=== DATA SUPPLIED ===
- - -

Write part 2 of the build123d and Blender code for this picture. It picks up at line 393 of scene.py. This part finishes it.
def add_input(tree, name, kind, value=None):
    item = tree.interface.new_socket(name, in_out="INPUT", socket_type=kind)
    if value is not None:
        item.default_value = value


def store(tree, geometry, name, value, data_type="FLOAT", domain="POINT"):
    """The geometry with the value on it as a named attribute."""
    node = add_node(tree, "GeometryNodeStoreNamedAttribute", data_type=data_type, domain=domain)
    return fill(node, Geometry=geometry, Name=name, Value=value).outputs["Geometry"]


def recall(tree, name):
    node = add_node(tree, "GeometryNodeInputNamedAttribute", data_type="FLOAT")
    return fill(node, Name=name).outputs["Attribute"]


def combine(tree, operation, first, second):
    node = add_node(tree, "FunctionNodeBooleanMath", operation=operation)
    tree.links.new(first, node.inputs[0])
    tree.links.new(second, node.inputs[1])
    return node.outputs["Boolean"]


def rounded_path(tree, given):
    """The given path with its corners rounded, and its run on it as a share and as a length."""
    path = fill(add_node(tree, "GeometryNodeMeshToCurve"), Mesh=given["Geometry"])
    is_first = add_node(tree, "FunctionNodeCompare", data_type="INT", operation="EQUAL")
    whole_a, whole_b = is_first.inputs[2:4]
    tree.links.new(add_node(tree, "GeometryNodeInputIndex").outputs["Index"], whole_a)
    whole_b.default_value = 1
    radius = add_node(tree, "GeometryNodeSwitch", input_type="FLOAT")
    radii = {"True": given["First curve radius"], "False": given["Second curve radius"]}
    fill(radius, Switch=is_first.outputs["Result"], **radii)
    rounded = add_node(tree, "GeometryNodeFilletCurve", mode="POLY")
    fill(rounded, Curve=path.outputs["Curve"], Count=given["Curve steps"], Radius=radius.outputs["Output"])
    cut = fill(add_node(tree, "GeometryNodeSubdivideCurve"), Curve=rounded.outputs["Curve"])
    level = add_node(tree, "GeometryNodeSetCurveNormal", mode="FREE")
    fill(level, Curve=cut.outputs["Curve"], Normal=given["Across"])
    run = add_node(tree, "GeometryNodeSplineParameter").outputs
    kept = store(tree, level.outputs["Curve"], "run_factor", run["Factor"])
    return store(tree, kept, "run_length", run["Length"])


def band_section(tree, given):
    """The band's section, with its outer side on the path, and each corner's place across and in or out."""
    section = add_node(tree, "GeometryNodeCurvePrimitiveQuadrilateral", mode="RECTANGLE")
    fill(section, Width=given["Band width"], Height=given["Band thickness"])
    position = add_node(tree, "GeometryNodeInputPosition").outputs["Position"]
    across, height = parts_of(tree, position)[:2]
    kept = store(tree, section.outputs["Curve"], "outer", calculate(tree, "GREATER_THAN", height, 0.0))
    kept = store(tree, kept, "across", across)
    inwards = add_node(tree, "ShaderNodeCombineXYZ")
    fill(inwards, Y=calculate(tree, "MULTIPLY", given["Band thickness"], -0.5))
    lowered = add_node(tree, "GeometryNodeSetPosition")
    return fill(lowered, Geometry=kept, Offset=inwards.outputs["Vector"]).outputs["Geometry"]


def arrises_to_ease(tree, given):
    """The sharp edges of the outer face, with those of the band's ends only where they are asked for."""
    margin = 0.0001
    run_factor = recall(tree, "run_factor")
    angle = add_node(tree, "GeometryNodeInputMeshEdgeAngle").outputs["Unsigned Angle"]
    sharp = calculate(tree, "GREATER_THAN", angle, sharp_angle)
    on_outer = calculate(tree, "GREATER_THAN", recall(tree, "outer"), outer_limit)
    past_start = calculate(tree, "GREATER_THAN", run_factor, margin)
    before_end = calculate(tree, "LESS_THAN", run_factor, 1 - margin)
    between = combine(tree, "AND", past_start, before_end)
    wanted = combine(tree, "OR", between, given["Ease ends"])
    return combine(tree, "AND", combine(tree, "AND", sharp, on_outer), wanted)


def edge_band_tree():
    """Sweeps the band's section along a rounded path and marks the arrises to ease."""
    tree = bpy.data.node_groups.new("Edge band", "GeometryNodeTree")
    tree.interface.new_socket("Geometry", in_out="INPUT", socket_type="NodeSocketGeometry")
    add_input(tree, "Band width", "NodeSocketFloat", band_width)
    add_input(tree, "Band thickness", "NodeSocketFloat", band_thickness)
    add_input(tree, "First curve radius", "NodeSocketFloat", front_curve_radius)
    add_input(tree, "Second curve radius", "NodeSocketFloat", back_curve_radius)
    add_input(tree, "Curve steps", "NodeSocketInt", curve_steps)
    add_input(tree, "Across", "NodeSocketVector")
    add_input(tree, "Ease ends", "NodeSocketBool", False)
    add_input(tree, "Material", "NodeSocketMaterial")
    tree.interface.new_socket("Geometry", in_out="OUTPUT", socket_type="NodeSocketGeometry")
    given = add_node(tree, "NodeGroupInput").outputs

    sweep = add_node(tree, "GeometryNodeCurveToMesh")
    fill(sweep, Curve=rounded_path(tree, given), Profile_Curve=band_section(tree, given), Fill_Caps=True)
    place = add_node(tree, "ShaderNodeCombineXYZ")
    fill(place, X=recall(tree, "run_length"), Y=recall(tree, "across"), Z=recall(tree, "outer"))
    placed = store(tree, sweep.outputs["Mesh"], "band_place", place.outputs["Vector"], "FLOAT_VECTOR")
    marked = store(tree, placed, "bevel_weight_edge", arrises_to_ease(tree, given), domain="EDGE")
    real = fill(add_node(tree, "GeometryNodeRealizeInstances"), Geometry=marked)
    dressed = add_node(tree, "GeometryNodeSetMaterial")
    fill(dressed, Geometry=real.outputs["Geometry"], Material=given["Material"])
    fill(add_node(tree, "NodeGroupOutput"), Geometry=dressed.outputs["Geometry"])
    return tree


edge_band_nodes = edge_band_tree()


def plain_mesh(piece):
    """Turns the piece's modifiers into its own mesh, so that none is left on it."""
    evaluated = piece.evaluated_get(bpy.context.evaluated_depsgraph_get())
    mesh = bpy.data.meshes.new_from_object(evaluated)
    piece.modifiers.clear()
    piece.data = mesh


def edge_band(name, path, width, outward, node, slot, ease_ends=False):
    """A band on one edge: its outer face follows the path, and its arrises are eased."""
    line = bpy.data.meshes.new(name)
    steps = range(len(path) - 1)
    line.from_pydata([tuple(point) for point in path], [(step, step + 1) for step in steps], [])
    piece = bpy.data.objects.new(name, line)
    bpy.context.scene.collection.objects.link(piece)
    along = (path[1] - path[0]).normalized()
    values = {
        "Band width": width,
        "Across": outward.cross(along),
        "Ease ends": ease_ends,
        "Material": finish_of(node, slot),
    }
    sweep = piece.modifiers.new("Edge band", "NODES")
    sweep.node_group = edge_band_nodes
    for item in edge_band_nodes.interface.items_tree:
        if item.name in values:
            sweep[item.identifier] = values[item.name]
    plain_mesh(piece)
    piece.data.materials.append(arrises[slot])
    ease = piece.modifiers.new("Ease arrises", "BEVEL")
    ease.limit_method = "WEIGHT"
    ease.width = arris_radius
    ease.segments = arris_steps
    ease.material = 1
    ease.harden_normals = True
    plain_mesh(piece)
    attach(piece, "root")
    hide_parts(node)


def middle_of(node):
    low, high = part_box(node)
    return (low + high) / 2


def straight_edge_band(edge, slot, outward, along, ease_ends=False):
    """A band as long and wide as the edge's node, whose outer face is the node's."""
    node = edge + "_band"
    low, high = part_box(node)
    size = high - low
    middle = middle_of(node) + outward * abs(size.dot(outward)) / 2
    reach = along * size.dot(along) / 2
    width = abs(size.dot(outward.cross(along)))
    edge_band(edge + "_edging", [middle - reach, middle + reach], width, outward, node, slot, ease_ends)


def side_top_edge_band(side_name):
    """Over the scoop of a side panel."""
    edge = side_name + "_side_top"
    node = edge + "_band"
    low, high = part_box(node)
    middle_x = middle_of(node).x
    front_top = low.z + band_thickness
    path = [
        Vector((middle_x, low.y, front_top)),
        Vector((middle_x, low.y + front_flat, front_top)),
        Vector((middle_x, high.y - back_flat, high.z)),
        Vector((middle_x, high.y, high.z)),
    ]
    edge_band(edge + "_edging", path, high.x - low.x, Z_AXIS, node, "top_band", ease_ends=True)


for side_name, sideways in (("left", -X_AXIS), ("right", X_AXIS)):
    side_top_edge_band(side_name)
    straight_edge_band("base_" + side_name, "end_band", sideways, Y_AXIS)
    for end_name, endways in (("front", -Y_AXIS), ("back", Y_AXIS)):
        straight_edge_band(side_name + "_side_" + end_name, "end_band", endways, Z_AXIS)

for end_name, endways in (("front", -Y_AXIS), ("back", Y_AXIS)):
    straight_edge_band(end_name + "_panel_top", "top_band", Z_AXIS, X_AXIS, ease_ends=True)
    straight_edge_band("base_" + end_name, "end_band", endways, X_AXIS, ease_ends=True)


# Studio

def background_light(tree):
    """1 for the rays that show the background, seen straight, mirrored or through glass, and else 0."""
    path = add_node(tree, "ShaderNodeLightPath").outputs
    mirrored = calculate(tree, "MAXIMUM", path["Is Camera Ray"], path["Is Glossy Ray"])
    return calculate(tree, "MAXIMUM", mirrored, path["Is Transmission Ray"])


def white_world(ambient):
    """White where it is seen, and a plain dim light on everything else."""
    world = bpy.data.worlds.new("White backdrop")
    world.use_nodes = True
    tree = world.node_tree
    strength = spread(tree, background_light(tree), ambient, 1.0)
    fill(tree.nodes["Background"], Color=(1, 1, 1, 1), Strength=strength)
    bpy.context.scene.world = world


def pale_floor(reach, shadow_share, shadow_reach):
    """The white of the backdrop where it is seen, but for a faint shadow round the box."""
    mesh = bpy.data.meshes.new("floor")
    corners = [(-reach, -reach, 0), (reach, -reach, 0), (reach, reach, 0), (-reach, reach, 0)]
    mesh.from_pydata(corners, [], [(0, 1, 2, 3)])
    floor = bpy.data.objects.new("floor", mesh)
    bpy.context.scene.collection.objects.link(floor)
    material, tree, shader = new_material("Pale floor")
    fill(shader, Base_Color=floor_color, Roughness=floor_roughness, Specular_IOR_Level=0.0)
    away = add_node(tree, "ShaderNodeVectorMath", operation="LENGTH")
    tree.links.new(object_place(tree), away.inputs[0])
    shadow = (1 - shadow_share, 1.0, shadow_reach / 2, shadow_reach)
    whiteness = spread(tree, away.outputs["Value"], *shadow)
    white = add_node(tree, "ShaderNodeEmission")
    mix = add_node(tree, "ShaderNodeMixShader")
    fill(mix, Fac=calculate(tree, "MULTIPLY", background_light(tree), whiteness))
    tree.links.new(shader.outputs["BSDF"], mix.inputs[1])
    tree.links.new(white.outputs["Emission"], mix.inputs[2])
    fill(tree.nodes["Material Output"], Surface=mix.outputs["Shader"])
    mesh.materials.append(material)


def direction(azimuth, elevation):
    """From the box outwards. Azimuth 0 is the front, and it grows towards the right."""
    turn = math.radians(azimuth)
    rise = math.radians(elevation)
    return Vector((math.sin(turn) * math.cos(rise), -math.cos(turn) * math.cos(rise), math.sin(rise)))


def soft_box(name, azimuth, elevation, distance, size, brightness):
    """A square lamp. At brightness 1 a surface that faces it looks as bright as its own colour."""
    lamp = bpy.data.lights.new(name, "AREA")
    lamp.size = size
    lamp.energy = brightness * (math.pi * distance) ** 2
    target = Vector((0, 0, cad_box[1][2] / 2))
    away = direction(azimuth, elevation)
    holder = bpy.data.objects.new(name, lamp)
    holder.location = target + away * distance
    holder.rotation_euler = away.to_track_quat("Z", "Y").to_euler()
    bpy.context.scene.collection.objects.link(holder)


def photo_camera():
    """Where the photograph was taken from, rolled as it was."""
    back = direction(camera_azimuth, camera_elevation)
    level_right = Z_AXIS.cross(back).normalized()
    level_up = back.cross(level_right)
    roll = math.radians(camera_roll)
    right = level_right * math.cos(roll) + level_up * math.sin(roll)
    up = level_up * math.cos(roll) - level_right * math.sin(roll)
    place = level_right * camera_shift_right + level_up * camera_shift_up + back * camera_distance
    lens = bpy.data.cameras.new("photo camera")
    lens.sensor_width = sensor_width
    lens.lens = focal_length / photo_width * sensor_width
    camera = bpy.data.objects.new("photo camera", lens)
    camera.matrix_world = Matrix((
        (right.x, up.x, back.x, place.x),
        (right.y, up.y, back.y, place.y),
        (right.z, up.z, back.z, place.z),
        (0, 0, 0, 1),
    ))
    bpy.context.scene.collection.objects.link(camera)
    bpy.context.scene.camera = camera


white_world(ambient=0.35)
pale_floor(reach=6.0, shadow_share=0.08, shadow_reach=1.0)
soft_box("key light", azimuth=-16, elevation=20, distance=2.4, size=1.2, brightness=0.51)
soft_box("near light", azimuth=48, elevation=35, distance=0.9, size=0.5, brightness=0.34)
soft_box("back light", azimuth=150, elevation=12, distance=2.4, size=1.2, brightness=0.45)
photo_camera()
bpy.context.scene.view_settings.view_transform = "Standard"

- - -

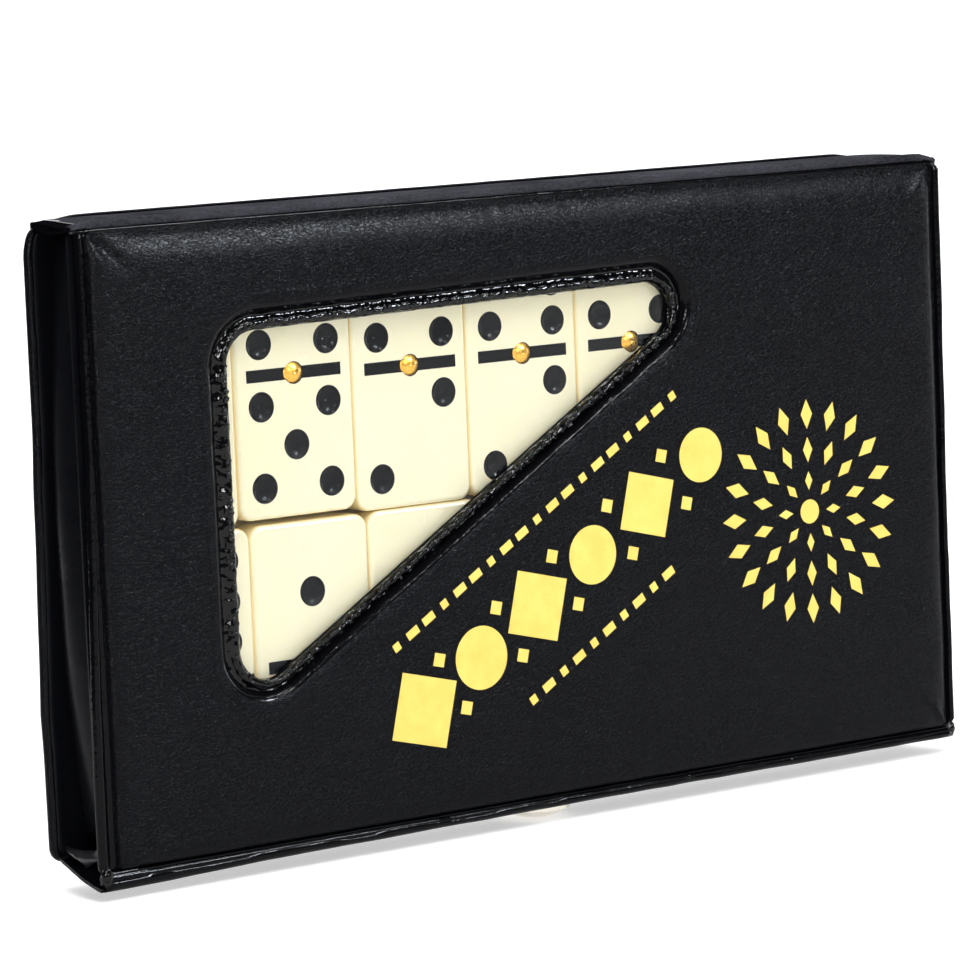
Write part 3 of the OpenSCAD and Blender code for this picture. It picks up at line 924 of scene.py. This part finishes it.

- - -

Copy exactly the lines from the line with "Write part 2" up to and including the line with "item.default_value = value", and no other lines.

Write part 2 of the build123d and Blender code for this picture. It picks up at line 393 of scene.py. This part finishes it.
def add_input(tree, name, kind, value=None):
    item = tree.interface.new_socket(name, in_out="INPUT", socket_type=kind)
    if value is not None:
        item.default_value = value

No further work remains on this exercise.